Un spectacle vous a-t-il surprise ?
Je suis toujours surprise par les spectacles. C’est un de mes critères de choix pour un projet. C’est la vertu de l’art de nous déplacer dans nos certitudes, dans le regard que l’on porte sur le monde. Un spectacle devient ennuyeux et ne génère pas de plaisir quand il est dans la répétition, dans une forme qu’on a déjà vue. Il faut éveiller la curiosité, surprendre. Cela peut parfois aller jusqu’au choc. Un choc émotionnel reste longtemps. C’est un peu comme les aliments, avec les sucres rapides et les sucres lents. Il y a des spectacles à digestion rapide, qui font plaisir sur le coup mais que l’on va vite oublier. Et il y en a d’autres que l’on reçoit avec une sorte de de résistance, avec lesquels on n’est pas d’accord et puis, deux ans après, on les a toujours en tête.

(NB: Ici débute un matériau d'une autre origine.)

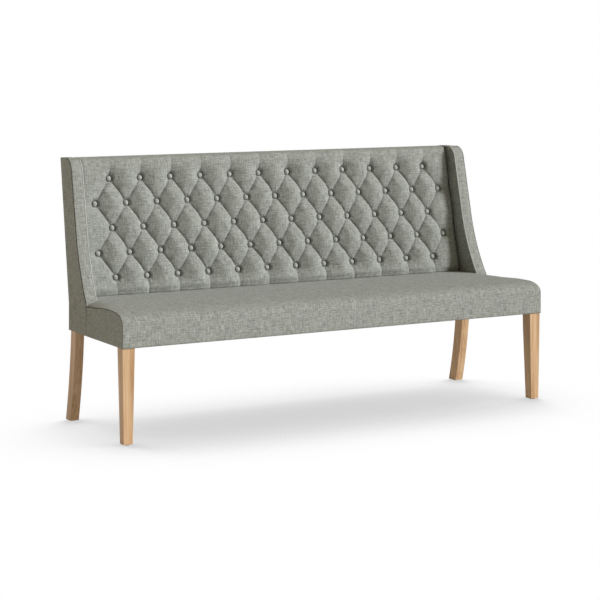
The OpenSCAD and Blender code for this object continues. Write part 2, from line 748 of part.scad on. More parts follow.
// Share of the side margin over which the outer puffs fall to the smooth strip
side_ramp_share = 0.7;
top_round_shares = [1, 0.9, 0.5];
top_s_shares = [0.4, 0.78, 1];
foot_round_shares = [0.55, 0.9];
cushion_s = concat(
    [0, first_row_s * 0.25],
    [for (k = [0 : 2 * (rows - 1)]) first_row_s + k * row_pitch / 2],
    [for (t = top_s_shares) last_row_s + (cushion_top_s - last_row_s) * t]);
function round_share(k) = k < 2 ? foot_round_shares[k]
    : k > len(cushion_s) - 4 ? top_round_shares[k - len(cushion_s) + 3] : 1;
function pad_point(x, s, f) = [x, pad_plane(seat_z, 0) + s * sin(tuft_rake) - f * cos(tuft_rake),
    seat_z + s * cos(tuft_rake) + f * sin(tuft_rake)];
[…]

Est-ce qu’un spectacle doit toujours porter un message ?
Non. Si le message est passé au surligneur, qu’à la fin on sait exactement ce qu’on doit penser, je n’aime pas trop. Je préfère les œuvres assez ouvertes mais avec du sens. Ce sens peut être complexe ou ambigu. Pour moi, le rôle d’un artiste n’est pas de nous dire ce qu’on doit penser. Un spectacle n’est pas de la propagande, au contraire, il est intéressant quand justement, il est un doute sur quelque chose, une perspective ouverte. Tout spectateur assis dans une salle doit cogiter mais être libre de ses idées.
Quel type d’art a vos faveurs ?
Je ne peux plus répondre à cette question et c’est assez récent. Quand j’étais petite, j’avais une couleur préférée, le jaune, puis ado c’était le bleu. Un jour, je n’ai plus été capable de choisir car c’est l’harmonie, le mélange des couleurs qui me plaisait. Au départ, je viens du théâtre et je voyais la danse comme une espèce d’art décoratif, ce qui était une idiotie de ma part. Désormais, ce qui m’intéresse est l’endroit auquel se place un artiste, dans quelle histoire, quel rapport il a avec le public, sa virtuosité... Plus on est capable de s’ouvrir aux arts différents, plus on s’enrichit.
Un mécène vous offre un budget illimité, qu’en faites-vous ?
Un spectacle dans le paysage. L’idée est que toute la ville aurait envie de se déplacer pour voir une œuvre qui se jouerait dans la montagne, un peu au-dessus de Chambéry. Pour moi qui viens des bords de mer, la montagne reste un événement incroyable. Ici, les gens y sont attachés mais finissent peut-être par ne plus la voir. A force de vivre dans des environnements de plus en plus urbains, de plus en plus éclairés, le regard finit par se polluer. Pour laver un peu l’œil, je passerai commande à des artistes pour créer quelque chose dans cet espace naturel et refaire voir aux gens leur patrimoine exceptionnel.